### TASK DIRECTIONS:
Everything in the listing below from the line containing "inlet_valve();" through the line containing "obj.data.transform(world)" should be repeated exactly; leave out every other line.

### GIVEN INFORMATION:
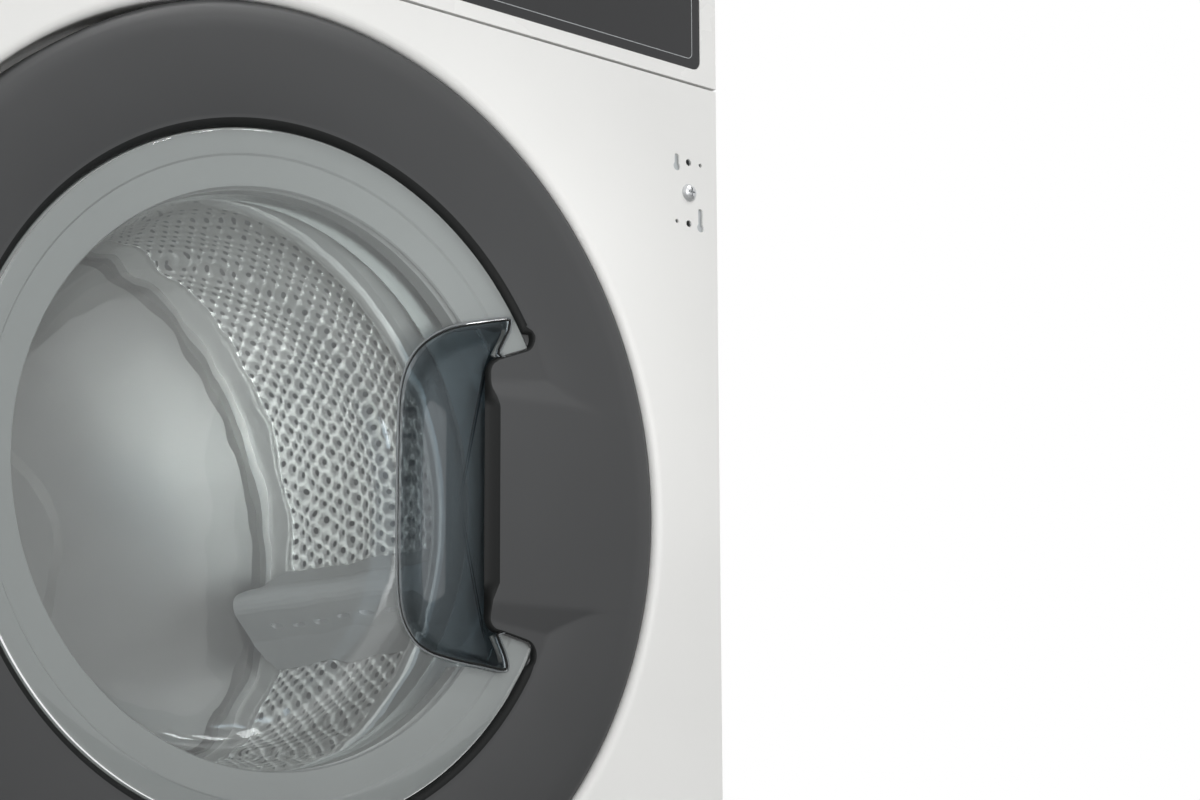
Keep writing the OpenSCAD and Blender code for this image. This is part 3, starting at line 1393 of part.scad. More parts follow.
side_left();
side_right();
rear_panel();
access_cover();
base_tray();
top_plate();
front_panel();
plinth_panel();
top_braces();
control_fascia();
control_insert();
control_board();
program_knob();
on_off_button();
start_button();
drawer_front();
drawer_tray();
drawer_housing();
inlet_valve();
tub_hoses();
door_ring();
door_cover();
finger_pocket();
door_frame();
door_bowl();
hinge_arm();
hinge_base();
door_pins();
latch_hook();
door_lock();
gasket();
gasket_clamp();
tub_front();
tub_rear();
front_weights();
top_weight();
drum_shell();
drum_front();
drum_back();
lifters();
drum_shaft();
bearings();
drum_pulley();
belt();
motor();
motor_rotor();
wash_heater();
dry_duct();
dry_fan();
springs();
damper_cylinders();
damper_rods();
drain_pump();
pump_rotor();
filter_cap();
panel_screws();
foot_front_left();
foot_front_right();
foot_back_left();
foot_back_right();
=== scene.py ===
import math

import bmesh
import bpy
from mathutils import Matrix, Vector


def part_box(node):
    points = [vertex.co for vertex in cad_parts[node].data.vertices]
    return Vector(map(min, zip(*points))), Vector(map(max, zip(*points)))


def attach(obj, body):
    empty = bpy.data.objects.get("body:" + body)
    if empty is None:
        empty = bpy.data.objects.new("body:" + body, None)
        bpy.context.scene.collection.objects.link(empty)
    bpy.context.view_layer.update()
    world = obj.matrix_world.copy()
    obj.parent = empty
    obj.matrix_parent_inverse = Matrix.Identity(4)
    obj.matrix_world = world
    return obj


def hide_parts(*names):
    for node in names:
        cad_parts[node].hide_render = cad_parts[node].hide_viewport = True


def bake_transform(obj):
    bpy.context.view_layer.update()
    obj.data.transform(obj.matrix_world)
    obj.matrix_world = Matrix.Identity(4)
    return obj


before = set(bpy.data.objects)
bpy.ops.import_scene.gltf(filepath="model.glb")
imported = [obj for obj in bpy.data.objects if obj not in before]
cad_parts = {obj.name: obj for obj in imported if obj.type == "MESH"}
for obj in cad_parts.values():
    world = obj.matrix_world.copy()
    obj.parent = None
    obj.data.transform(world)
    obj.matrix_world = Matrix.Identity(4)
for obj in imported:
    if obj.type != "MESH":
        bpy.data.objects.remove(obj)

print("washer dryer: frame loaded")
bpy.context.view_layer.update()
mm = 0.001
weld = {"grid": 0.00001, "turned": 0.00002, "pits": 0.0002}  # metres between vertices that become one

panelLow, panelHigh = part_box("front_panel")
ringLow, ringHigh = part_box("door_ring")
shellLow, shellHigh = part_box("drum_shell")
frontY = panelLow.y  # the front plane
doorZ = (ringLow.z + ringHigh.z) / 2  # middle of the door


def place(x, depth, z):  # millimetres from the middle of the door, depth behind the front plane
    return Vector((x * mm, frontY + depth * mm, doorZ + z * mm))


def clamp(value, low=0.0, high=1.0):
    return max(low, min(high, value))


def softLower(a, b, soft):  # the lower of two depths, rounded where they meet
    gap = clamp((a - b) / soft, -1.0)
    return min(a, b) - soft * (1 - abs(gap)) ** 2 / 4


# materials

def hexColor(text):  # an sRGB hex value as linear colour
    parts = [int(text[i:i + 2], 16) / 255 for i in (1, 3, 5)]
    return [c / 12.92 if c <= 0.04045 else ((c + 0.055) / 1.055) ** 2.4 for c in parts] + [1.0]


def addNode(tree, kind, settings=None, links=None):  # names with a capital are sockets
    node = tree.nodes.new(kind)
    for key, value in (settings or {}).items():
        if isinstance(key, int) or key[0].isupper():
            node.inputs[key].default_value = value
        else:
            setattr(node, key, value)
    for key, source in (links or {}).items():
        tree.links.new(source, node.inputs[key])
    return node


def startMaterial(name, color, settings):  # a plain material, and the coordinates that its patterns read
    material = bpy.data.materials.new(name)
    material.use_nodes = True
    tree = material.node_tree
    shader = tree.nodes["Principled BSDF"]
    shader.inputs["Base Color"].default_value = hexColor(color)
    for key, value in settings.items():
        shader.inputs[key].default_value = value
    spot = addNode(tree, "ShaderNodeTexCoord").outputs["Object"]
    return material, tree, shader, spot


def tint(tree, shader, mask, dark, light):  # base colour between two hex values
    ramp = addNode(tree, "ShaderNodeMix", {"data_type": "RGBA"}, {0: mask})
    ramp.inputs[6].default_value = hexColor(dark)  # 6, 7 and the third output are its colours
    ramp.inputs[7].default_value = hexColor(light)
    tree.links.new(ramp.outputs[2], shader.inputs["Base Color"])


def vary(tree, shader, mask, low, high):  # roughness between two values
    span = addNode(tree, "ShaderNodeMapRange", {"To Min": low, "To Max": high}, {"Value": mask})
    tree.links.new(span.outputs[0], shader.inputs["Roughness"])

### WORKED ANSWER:
inlet_valve();
tub_hoses();
door_ring();
door_cover();
finger_pocket();
door_frame();
door_bowl();
hinge_arm();
hinge_base();
door_pins();
latch_hook();
door_lock();
gasket();
gasket_clamp();
tub_front();
tub_rear();
front_weights();
top_weight();
drum_shell();
drum_front();
drum_back();
lifters();
drum_shaft();
bearings();
drum_pulley();
belt();
motor();
motor_rotor();
wash_heater();
dry_duct();
dry_fan();
springs();
damper_cylinders();
damper_rods();
drain_pump();
pump_rotor();
filter_cap();
panel_screws();
foot_front_left();
foot_front_right();
foot_back_left();
foot_back_right();
=== scene.py ===
import math

import bmesh
import bpy
from mathutils import Matrix, Vector


def part_box(node):
    points = [vertex.co for vertex in cad_parts[node].data.vertices]
    return Vector(map(min, zip(*points))), Vector(map(max, zip(*points)))


def attach(obj, body):
    empty = bpy.data.objects.get("body:" + body)
    if empty is None:
        empty = bpy.data.objects.new("body:" + body, None)
        bpy.context.scene.collection.objects.link(empty)
    bpy.context.view_layer.update()
    world = obj.matrix_world.copy()
    obj.parent = empty
    obj.matrix_parent_inverse = Matrix.Identity(4)
    obj.matrix_world = world
    return obj


def hide_parts(*names):
    for node in names:
        cad_parts[node].hide_render = cad_parts[node].hide_viewport = True


def bake_transform(obj):
    bpy.context.view_layer.update()
    obj.data.transform(obj.matrix_world)
    obj.matrix_world = Matrix.Identity(4)
    return obj


before = set(bpy.data.objects)
bpy.ops.import_scene.gltf(filepath="model.glb")
imported = [obj for obj in bpy.data.objects if obj not in before]
cad_parts = {obj.name: obj for obj in imported if obj.type == "MESH"}
for obj in cad_parts.values():
    world = obj.matrix_world.copy()
    obj.parent = None
    obj.data.transform(world)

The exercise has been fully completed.